Mercurial Is Not Always Wrong
Nonetheless, the mercurial and uncouth style enjoys an ambiguous role in American cultural, political, and military history. It is an ancient crux perhaps captured from Homer to John Ford as the essence of the tragic hero, whose very excesses are precisely what both saves others and dooms himself.
The most creative artists always remind us of the role of irony and paradox — that great things can come from sometimes less than great men, that what appears dangerous is actually what is safe, what should seem good in theory proves awful in fact, what is supposedly proven beyond a doubt only all the more proves groupthink to be asininity.
Outsiders who do not fit — and perhaps should not fit in civilization’s status quo — are sometimes the only ones who can save it from itself. They possess uncivilized talents that are as critical in crises as they can become bothersome if not dangerous in calm.
In March 1945, we were lucky to have a Curtis Le May. In 1968, we laughed at our now Dr. Strangelovian running mate of George Wallace, an easily caricatured but nonetheless authentic American hero who had saved both the B-29 program and the Strategic Air Command.

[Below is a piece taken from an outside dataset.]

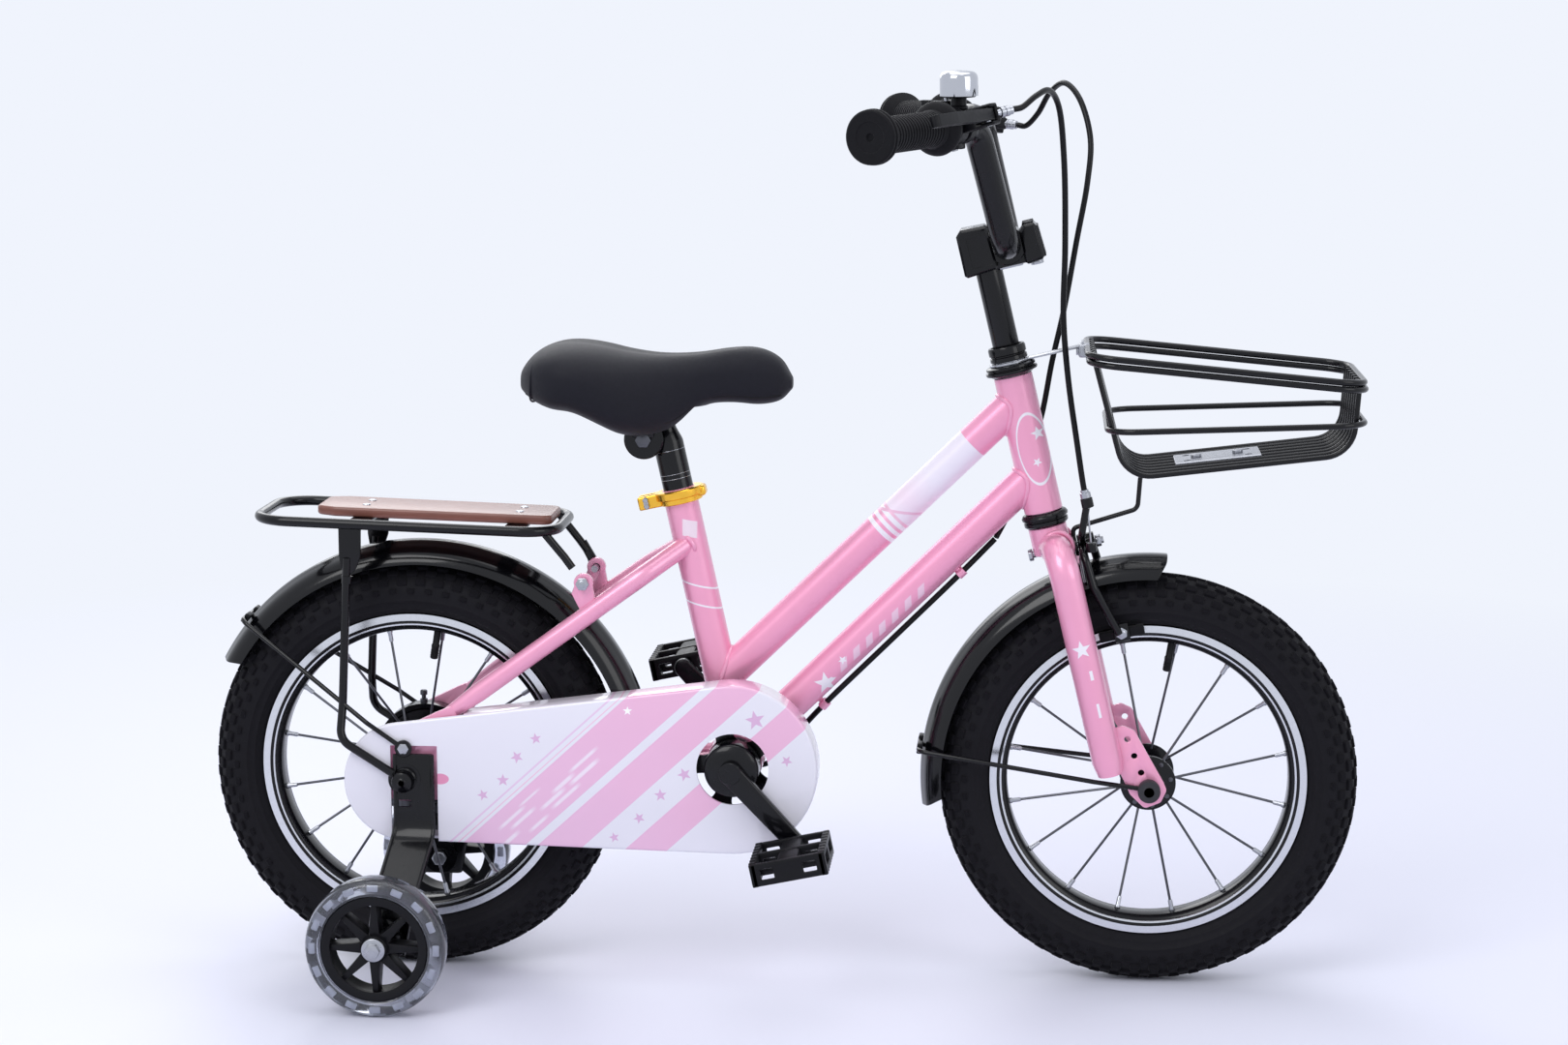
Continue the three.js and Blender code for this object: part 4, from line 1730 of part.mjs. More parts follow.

So the public is always confused by the loud and rambunctious style. It usually prefers predictable competence to unpredictable singularity — at least until realization hits that the accustomed and status quo cannot continue.
Whereas we rarely pray that the reticent become more talkative (who now wishes that Ike or Brad was louder?), we constantly lament that the loud and profane had not been more self-controlled. Had Sherman been less outspoken, might he have been more heralded or found high command earlier?
But then would a reticent Sherman have been a better General Sherman?
Would a Truman who kept his temper always have been the Truman who rightly blew up at Stalin and MacArthur? What would the Normandy front in June and July 1944 have looked like, had Patton, not Ike and Bradley, exercised senior command: utter chaos across the Rhine by October 1944? Or was Patton’s mouth not merely the price of, but essential to, his turning up at Bastogne when others could not?
There Is a Season
The point is that it is hard to ascertain to what degree flamboyance and excess, even the self-destructive sorts, are integral to genius. And to what degree in extremis do we need to make allowances and exemptions for the former to allow expression of the latter?
The state of affairs obviously determines the degree to which a public is willing to take risks with the unconventional. The peacetime army of the late 1930s would have had no real place for a General George S. Patton.
We, of course, live in lesser times (though, we can cringe at the idea what Sherman or Truman, or Churchill, might have tweeted had Twitter been at their late-night fingertips).
For all his first-year achievements, an unpopular Trump is hardly yet an accomplished Patton or Truman. Nonetheless, we need to take a deep breath and concede that sometimes past mellifluous appeasement is more dangerous than present flamboyant deterrence — just as the sober and discreet can be more adroit in warping the Constitution through distortions and corruptions of the Justice Department, the IRS, the FBI, and the FISA courts than are the profane and rambunctious.
Finally, we should remember that different sorts are suitable for different occasions — for seasons of recouping and for the seasons of disrupting; for times of consolidation and for the times of expansion, and for the moments of quiet conciliation and loud delineation.